Panic and Time for a Good Cigar
April 9, 2013A writer I respect did a column on panic attacks.
This brought to mind my own, which are rage attacks and usually in the middle of the night, early morning hours.
I get up, out of bed and take out one of my precious Cuban cigars, roll it around on the tips of my fingers and tell myself to calm down, or I might break the wrapper of this expensive cigar.
I remind myself that if I do kill this person, their lights will go out and they'll no longer be on this earth; and they'll be relieved of my rage. I'll still have the rage.
I light the cigar in the manner prescribed by the now defunked Dunhill cigar tobacconist, with the flame below the end of the cigar so it lights to a red, glowing strawberry by the heat and not the flame -- which will create a carbon taste -- ever so slightly change the flavor for the beginning.
And, all of this detail has dampened the rage, wanton desire to kill this person, this impediment to my sanctuary. Realizing this is an anxiety attack and settling in to enjoy this cigar; I recall some factual thing. My knowledge of history that refreshes my days of peace and tranquility when I learned about the French Compte Nicoteana for whom nicotine was named; and the major 17th Century proponent of tobacco, cigars especially.
The draw on the cigar is sometimes blocked, hard, for the Havana cigars are rarely all perfect; but when the draw is right it's pure pleasure. No pill can clam the soul like a fine cigar.

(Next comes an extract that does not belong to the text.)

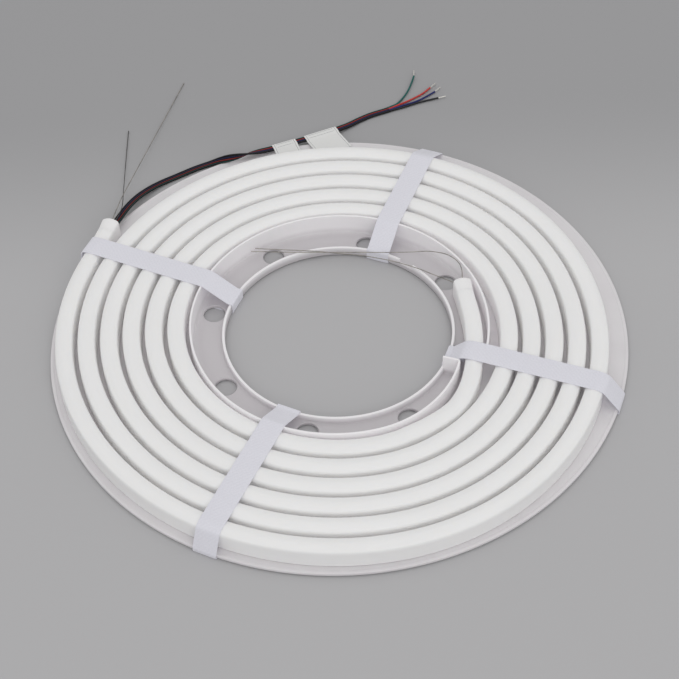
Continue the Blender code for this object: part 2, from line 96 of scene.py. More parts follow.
# %% A socket that can be used in sums
class Value:
    """An output socket of a node tree."""

    def __init__(self, graph, socket):
        self.graph = graph
        self.socket = socket

    def __add__(self, other):
        return self.graph.maths("ADD", self, other)

    def __radd__(self, other):
        return self.graph.maths("ADD", other, self)

    def __sub__(self, other):
        return self.graph.maths("SUBTRACT", self, other)

    def __rsub__(self, other):
        return self.graph.maths("SUBTRACT", other, self)

    def __mul__(self, other):
        return self.graph.maths("MULTIPLY", self, other)

    def __rmul__(self, other):
        return self.graph.maths("MULTIPLY", other, self)

    def __truediv__(self, other):
        return self.graph.maths("DIVIDE", self, other)

    def __gt__(self, other):
        return self.graph.maths("GREATER_THAN", self, other)

    def __lt__(self, other):
        return self.graph.maths("LESS_THAN", self, other)

    def sine(self):
        return self.graph.maths("SINE", self)

    def cosine(self):
        return self.graph.maths("COSINE", self)

    def absolute(self):
        return self.graph.maths("ABSOLUTE", self)

    def fraction(self):
        return self.graph.maths("FRACT", self)

    def rising(self, low, high):
        """0 below low, 1 above high, smooth between them."""
        return self.graph.node("ShaderNodeMapRange", {"interpolation_type": "SMOOTHSTEP"},
                               {"Value": self, "From Min": low, "From Max": high})

    def other(self, name):
        """Another output of the same node."""
        return Value(self.graph, self.socket.node.outputs[name])


class Graph:
    """Writes nodes into a tree."""

    def __init__(self, tree):
        self.tree = tree

    def node(self, kind, settings=None, sockets=None, output=0):
        made = self.tree.nodes.new(kind)
        for key, value in (settings or {}).items():
            setattr(made, key, value)
        for key, value in (sockets or {}).items():
            if isinstance(value, Value):
                self.tree.links.new(value.socket, made.inputs[key])
            else:
                made.inputs[key].default_value = value
        return Value(self, made.outputs[output])

    def maths(self, operation, *terms):
        return self.node("ShaderNodeMath", {"operation": operation}, dict(enumerate(terms)))

    def vector(self, x, y, z):
        return self.node("ShaderNodeCombineXYZ", None, {"X": x, "Y": y, "Z": z})

    def mixed(self, share, first, second):
        """first where share is 0 and second where it is 1, for colours."""
        ends = [c if isinstance(c, Value) else (*c, 1.0) for c in (first, second)]
        return self.node("ShaderNodeMix", {"data_type": "RGBA"},
                         {0: share, 6: ends[0], 7: ends[1]}, output=2)


# %% [markdown]
# ## Finishes
# Every finish starts from the Principled shader. What is the same all over is set on its own
# sockets, and only what changes over the surface is linked: colour, roughness and bump.
# The swept pieces carry the attributes along, across and rise in millimetres, so a weave or
# an extrusion line follows its piece round every bend.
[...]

The idea that so many cigar smokers had reputations for killing, or eliminating their 'frustrations' with the gun I wanted to buy.
I bought the cigars, instead.
With one last flinch at my inner emotional twist that was an outward reflection of the inner struggle, of the fight, the stabbing motion, the pull of the trigger; and then I slowly ash my cigar that by this time has a good one inch of pure pleasure manifest burned tobacco.
It's not over, just on the downward slide. The cigar is still good for another hour.
The thing that worries me is that the good cigar gives me pleasure from my attacks of rage; or that instead of smoking the cigar I might actually buy the gun and do the due.